***** DATA SHOWN *****

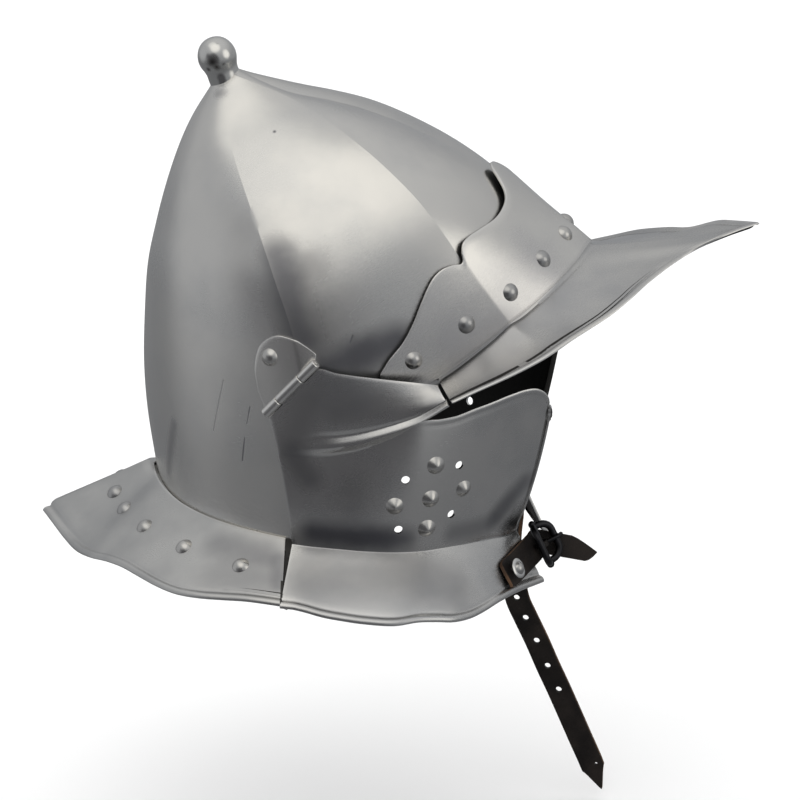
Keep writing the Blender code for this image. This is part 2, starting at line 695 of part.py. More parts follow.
def box(name, centre, along, side, off, sizes, surface):
    mesh = bpy.data.meshes.new(name)
    work = bmesh.new()
    bmesh.ops.create_cube(work, size=1)
    work.to_mesh(mesh)
    work.free()
    made = add_object(name, mesh, surface)
    m = Matrix((Vector(along) * sizes[0], Vector(side) * sizes[1], Vector(off) * sizes[2])).transposed().to_4x4()
    m = Matrix.Scale(MM, 4) @ m
    m.translation = Vector(centre) * MM
    mesh.transform(m)
    if m.determinant() < 0:
        mesh.flip_normals()
    return made


def wire_loop(name, points, radius, surface, closed=True):
    line = bpy.data.curves.new(name, "CURVE")
    line.dimensions = "3D"
    line.bevel_depth = radius * MM
    line.bevel_resolution = 2
    line.use_fill_caps = not closed
    spline = line.splines.new("POLY")
    spline.points.add(len(points) - 1)
    for made, place in zip(spline.points, points):
        made.co = (*(Vector(place) * MM), 1)
    spline.use_cyclic_u = closed
    holder = bpy.data.objects.new(name, line)
    collection.objects.link(holder)
    depsgraph = bpy.context.evaluated_depsgraph_get()
    mesh = bpy.data.meshes.new_from_object(holder.evaluated_get(depsgraph))
    bpy.data.objects.remove(holder)
    bpy.data.curves.remove(line)
    work = bmesh.new()
    work.from_mesh(mesh)
    bmesh.ops.remove_doubles(work, verts=work.verts, dist=0.005 * MM)
    bmesh.ops.recalc_face_normals(work, faces=work.faces)
    work.to_mesh(mesh)
    work.free()
    mesh.materials.clear()
    mesh.name = name
    return add_object(name, mesh, surface)


def build_buckle():
    place, along, side, off = tab
    corner = 3
    points = []
    for quarter, (s, w) in enumerate(((1, 1), (-1, 1), (-1, -1), (1, -1))):
        for k in range(3):
            a = math.radians(90 * quarter + 45 * k)
            points.append((s * (BUCKLE_HALF_LENGTH - corner) + corner * math.cos(a),
                           w * (BUCKLE_HALF_WIDTH - corner) + corner * math.sin(a)))
    loop = [bar + along * u + side * v + off * (BUCKLE_BOW * abs(u) / BUCKLE_HALF_LENGTH) ** 1.0 for u, v in points]
    # the two ends of the centre bar sit in the frame's sides
    full = []
    for k, (u, v) in enumerate(points):
        full.append(loop[k])
        nu, nv = points[(k + 1) % len(points)]
        if u * nu < 0:
            full.append(bar + side * (BUCKLE_HALF_WIDTH if v > 0 else -BUCKLE_HALF_WIDTH))
    frame = wire_loop("buckle_frame", full, BUCKLE_WIRE, black_iron())
    reach = BUCKLE_HALF_WIDTH + 1
    weld(frame, rod("bar", bar - side * reach, bar + side * reach, BAR_RADIUS, 12, black_iron()))
    for way in (1, -1):
        ball = ((0, KNOB_RADIUS), (KNOB_RADIUS * 0.7, KNOB_RADIUS * 0.7), (KNOB_RADIUS, 0),
                (KNOB_RADIUS * 0.7, -KNOB_RADIUS * 0.7), (0, -KNOB_RADIUS))
        weld(frame, turned("knob", ball, 8, frame_to(bar + side * way * (reach + 0.6), side, off), black_iron()))
    return frame


def build_prong():
    place, along, side, off = tab
    inner, outer, half = BAR_RADIUS + 0.2, BAR_RADIUS + 1.15, PRONG_RING_HALF
    ring = turned("buckle_prong", ((inner, half), (outer, half), (outer, -half), (inner, -half), (inner, half)), 16,
                  frame_to(bar, side, off), black_iron())
    tip = BUCKLE_BOW + BUCKLE_WIRE + PRONG_RADIUS + 0.3
    path = [bar + along * 1.6 + off * 1.3, bar + along * 5 + off * (tip - 1.6), bar + along * 8.6 + off * tip,
            bar + along * PRONG_REACH + off * (tip - 0.5)]
    return weld(ring, wire_loop("shaft", path, PRONG_RADIUS, black_iron(), False))


def build_underlay():
    place, along, side, off = tab
    length = float(np.linalg.norm(np.array(BUCKLE_SPOT) - place))
    tight, wide = LAYER_GAP / 2 + TAB_LEATHER, BAR_RADIUS + GAP + TAB_LEATHER
    spots = [place + along * s + off * (middle - h - LAYER_GAP)
             for s, h in ((-TAB_TAIL, tight), (-5.6, tight), (5.2, tight), (length - 5, wide - 0.2),
                          (length - 1, wide), (length + 5, wide))]
    tip = np.array(UNDERLAY_TIP)
    start = spots[-1]
    spots += [start + (tip - start) * f + off * 0.6 * math.sin(math.pi * f) for f in (0.3, 0.68)]
    path = [tail_row(spots[0], side)] + [(p, side) for p in spots[1:]]
    return strip("buckle_underlay", path, UNDERLAY_WIDTH, UNDERLAY_LEATHER, UNDER, tip)


for old in list(bpy.data.objects):
    bpy.data.objects.remove(old)
collection = bpy.data.collections.new("burgonet")
bpy.context.scene.collection.children.link(collection)

skull = build_skull()
brow_plate = build_brow_plate()
peak = build_peak()
neck_guard = build_neck_guard()
cheek_right = build_cheek()
leaf_right = build_leaf()
set_brow_rivets()
set_neck_rivets()

cheek_left = mirrored_copy(cheek_right, "cheek_left")
tab = frame_of_tab()
collar_normal = surface_hit(cheek_right, *TAB_RIVET)[1]
UNDER = tab[0] - tab[3] * 400
buckle_tab, bar, middle = build_tab()
underlay = build_underlay()
buckle = build_buckle()
prong = build_prong()

# the leaf's rivet goes through the skull
across, row = LEAF_RIVET
foot, way = skin(across, row, LEAF_GAP + LEAF_WALL), skin_normal(across, row)
rivet_through("leaf_rivet_right", foot, way, (leaf_right, skull), LEAF_GAP + LEAF_WALL + SKULL_WALL)
flip = np.array((1, -1, 1), float)
drill(skull, foot * flip, way * flip, 6)
leaf_left = mirrored_copy(leaf_right, "hinge_leaf_left")
mirrored_copy(bpy.data.objects["leaf_rivet_right"], "leaf_rivet_left")
pin_right = build_pin()
mirrored_copy(pin_right, "hinge_pin_left")

# tab rivet and washer
place, along, side, off = tab
stack = middle + LAYER_GAP / 2 + TAB_LEATHER
washer_foot = place + off * (stack + 0.12)
turned("tab_washer", ((RIVET_HOLE, WASHER_WALL), (WASHER_RADIUS, WASHER_WALL * 0.6), (WASHER_RADIUS, 0),
                      (RIVET_HOLE, 0), (RIVET_HOLE, WASHER_WALL)), 12, frame_to(washer_foot, off), washer_steel())
top = washer_foot + off * WASHER_WALL
for target in (buckle_tab, underlay, cheek_right):
    drill(target, top, off, stack + 6)
rivet("tab_rivet", top, off, stack + WASHER_WALL + PLATE_WALL + 0.4, rivet_steel(), STRAP_RIVET_HEAD)

# the strap's root lies against the underside of the left collar
strap_foot, strap_off = place * flip, off * flip
rivet_way = collar_normal * flip
hit, under, normal_under, _ = cheek_left.ray_cast(Vector(strap_foot - strap_off * 12) * MM, Vector(strap_off))
root_top = np.array(under) / MM - strap_off * STRAP_ROOT_GAP
down = unit(np.array(STRAP_PATH[0]) - root_top)
down = unit(down - strap_off * (down @ strap_off))
root_side = unit(np.cross(strap_off, down) + strap_off * STRAP_ROOT_TILT)
path = [(root_top - down * STRAP_ROOT + strap_off * 0.4, root_side), (root_top + down * 1.5, root_side),
        (root_top + down * 9 - strap_off * 2, root_side)]
steps = [np.array(p, float) for p in STRAP_PATH]
for k, p in enumerate(steps):
    ahead = steps[min(k + 1, len(steps) - 1)] - steps[max(k - 1, 0)]
    flat = unit(np.cross((0.1, 1, 0.05), ahead))
    blend = min(1.0, (k + 1) / 3)
    if flat @ root_side < 0:
        flat = -flat
    path.append((p, unit(root_side * (1 - blend) + flat * blend)))
strap = strip("long_strap", path, STRAP_WIDTH, STRAP_LEATHER, (100, -4000, -180), STRAP_TIP)
for target in (strap, cheek_left):
    drill(target, strap_foot, rivet_way, 11)
for spot in STRAP_HOLES:
    drill(strap, spot, (0.1, 1, 0.05), 6, 1.7, 6, 8)
drill(strap, STRAP_END_HOLE, (0.1, 1, 0.05), 6, 0.9, 6, 6)
upper_face = strap_foot + rivet_way * 0.35
turned("strap_washer", ((RIVET_HOLE, WASHER_WALL), (WASHER_RADIUS, WASHER_WALL * 0.6), (WASHER_RADIUS, 0),
                        (RIVET_HOLE, 0), (RIVET_HOLE, WASHER_WALL)), 12, frame_to(upper_face, rivet_way),
       washer_steel())
rivet("strap_rivet", upper_face + rivet_way * WASHER_WALL, rivet_way,
      WASHER_WALL + PLATE_WALL + STRAP_ROOT_GAP + STRAP_LEATHER + 0.9, rivet_steel(), STRAP_RIVET_HEAD)

total = 0
for made in collection.objects:
    count = sum(len(p.vertices) - 2 for p in made.data.polygons)
    total += count
    print(made.name, count)
print("pieces", len(collection.objects), "triangles", total)
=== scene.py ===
import math
from functools import partial

import bmesh
import bpy
import numpy as np
from mathutils import Matrix, Vector


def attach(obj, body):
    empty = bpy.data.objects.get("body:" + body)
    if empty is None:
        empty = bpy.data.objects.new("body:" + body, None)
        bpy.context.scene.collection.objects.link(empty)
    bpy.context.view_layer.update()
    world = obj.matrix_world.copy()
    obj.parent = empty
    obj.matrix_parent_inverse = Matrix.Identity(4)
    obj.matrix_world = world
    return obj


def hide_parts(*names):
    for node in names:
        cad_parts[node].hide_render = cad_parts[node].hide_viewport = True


# The burgonet's looks. Tables are in millimetres in the CAD model's own frame: +X is the
# helmet's front, +Z is up and -Y is the wearer's right, the near side in the main view.

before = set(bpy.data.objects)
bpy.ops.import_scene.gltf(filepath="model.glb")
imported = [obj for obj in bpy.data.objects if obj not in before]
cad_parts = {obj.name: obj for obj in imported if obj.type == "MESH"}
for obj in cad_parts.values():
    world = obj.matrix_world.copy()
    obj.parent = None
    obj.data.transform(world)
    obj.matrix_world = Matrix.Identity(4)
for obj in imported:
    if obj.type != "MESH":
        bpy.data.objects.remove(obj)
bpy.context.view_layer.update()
mm = 0.001
flipY = np.array((1.0, -1.0, 1.0))
print("frame loaded")

# Camera, kept at the photograph's angle.

viewSettings = {
    "turn": 4.2,           # degrees round to the helmet's front
    "height": 19.5,        # degrees above the horizon
    "distance": 2300,
    "lens": 199.8,
    "aim": (25.9, -25.9),  # right and down from the origin, in the image plane
}


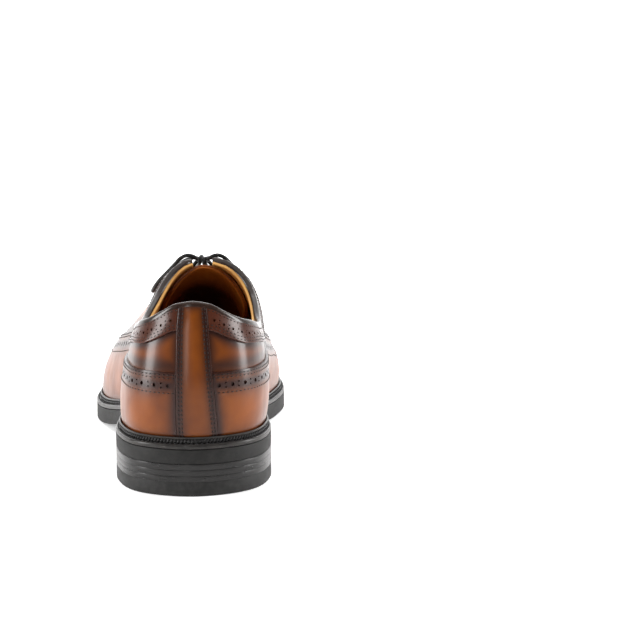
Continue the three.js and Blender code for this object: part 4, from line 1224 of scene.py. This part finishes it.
route = (
    [(2.7, 121.4, 101.2), across(0, LATERAL)[0]] + up_through(0, LATERAL)[::-1]
    + under(0, 2, LATERAL, RUN_SHIFT) + bar(2, LATERAL) + under(2, 4, MEDIAL, RUN_SHIFT)
    + bar(4, MEDIAL) + under(4, 3, LATERAL, 0) + bar(3, LATERAL) + under(3, 1, MEDIAL, -RUN_SHIFT)
    + bar(1, MEDIAL)
    + [on_facing(between(row_y(1), row_y(0), 0.4), FACING_GAP / 2 + 2, LATERAL, LACE_UNDER)]
    + [on_facing(between(row_y(1), row_y(0), 0.6), FACING_GAP / 2 + 2, MEDIAL, LACE_UNDER)]
    + up_through(0, MEDIAL) + [across(0, MEDIAL)[0], (8.9, 121.4, 101.2)]
)
run_line = smooth_line(route, 10)
run = lace_curve("lace_through_holes", run_line)
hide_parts("lace_run")
print("lace in the holes: %.0f mm" % length_of(run_line))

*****

CHALLENGE
Write the lines again exactly, beginning at the line that has "total += count" and stopping after the line that has "cad_parts[node].hide_render = cad_parts[node].hide_viewport"; include no other lines.

CORRECT RESPONSE
    total += count
    print(made.name, count)
print("pieces", len(collection.objects), "triangles", total)
=== scene.py ===
import math
from functools import partial

import bmesh
import bpy
import numpy as np
from mathutils import Matrix, Vector


def attach(obj, body):
    empty = bpy.data.objects.get("body:" + body)
    if empty is None:
        empty = bpy.data.objects.new("body:" + body, None)
        bpy.context.scene.collection.objects.link(empty)
    bpy.context.view_layer.update()
    world = obj.matrix_world.copy()
    obj.parent = empty
    obj.matrix_parent_inverse = Matrix.Identity(4)
    obj.matrix_world = world
    return obj


def hide_parts(*names):
    for node in names:
        cad_parts[node].hide_render = cad_parts[node].hide_viewport = True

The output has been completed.